Regarding poly education, it's usually recommended to get two copies of "Opening up" or another intro to non-monogamy book, do the reading chapter by chapter and discuss each.
 
Phil has said he is okay with that as long as we dont have sex.

That's the part I get hung up on. I dont necessarily have strong feelings about having or not having sex with my friend, but it is important to me to feel like my romantic connections dont dictate what can happen in other connections.

IS he dictating, though? Or just stating his own limitations?

Like, you are free to develop this friend thing into a full-blown relationship if you want to, but if that's the case, Phil prefers to bow out, because he's only been dating you for 2 mos, and is only at the start of learning about all the forms of non-monogamy. He's only ever been in monogamous relationships. He is totally new to this world, so he's not ready to just jump into a poly V.

You could check in and ask Phil if that is what he means, rather than just assuming he's being like your exes -- dictating or controlling or whatever.

I want it to be a collaborative agreement and exploration rather than rules and limits.

If that's what you want to build, that's how you approach it. You approach it with curiosity and you ask Phil what he means.
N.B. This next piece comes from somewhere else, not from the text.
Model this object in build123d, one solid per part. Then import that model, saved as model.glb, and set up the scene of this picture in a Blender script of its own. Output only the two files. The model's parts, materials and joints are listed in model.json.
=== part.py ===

  • Is this like, "Whoa, I'm willing to learn and eventually get there, but becoming part of a poly V right now is just too fast for me, so I'd rather bow out"? Phil has his own nervous system to think about.
  • Is this a soft limit that could change over time? Once he finishes reading his books/listening to podcasts, finds a counselor, he'd be more prepared to try polyamory?
  • Is this a hard limit that will never change? He never wants polyamory, ever? Was he thinking more like visiting sex clubs, or something else non-monogamous, just not polyamory?